Influence of Zeeman splitting and thermally excited polaron states on magnetoelectrical and magnetothermal properties of magnetoresistive polycrystalline manganite La0.8Sr0.2MnO3

Some possible connection between spin and charge degrees of freedom in magnetoresistive manganites is investigated through a thorough experimental study of the magnetic [alternating current susceptibility and direct current (dc) magnetization) and transport (resistivity and thermal conductivity) properties. Measurements are reported in the case of well characterized polycrystalline La0.8Sr0.2MnO3 samples. The experimental results suggest rather strong field-induced polarization effects in our material, clearly indicating the presence of ordered ferromagnetic regions inside the semiconducting phase.
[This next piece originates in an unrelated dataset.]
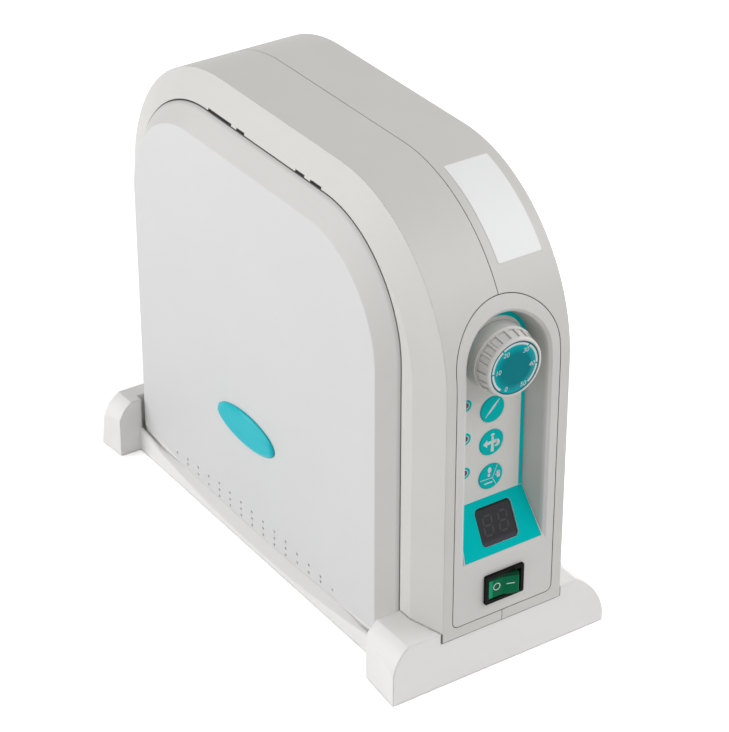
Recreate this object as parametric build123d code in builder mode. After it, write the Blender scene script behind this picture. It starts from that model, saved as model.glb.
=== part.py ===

Using an analytical expression which fits the spontaneous dc magnetization, the temperature and magnetic field dependences of both electrical resistivity and thermal conductivity data are found to be well reproduced through a universal scenario based on two mechanisms: (i) a magnetization dependent spin polaron hopping influenced by a Zeeman splitting effect and (ii) properly defined thermally excited polaron states which have to be taken into account in order to correctly describe the behavior of the less conducting region. Using the experimentally found values of the magnetic and electron localization temperatures, we obtain L=0.5 nm and m(p) = 3.2 me for estimates of the localization length (size of the spin polaron) and effective polaron mass, respectively. (C) 2007 American Institute of Physics.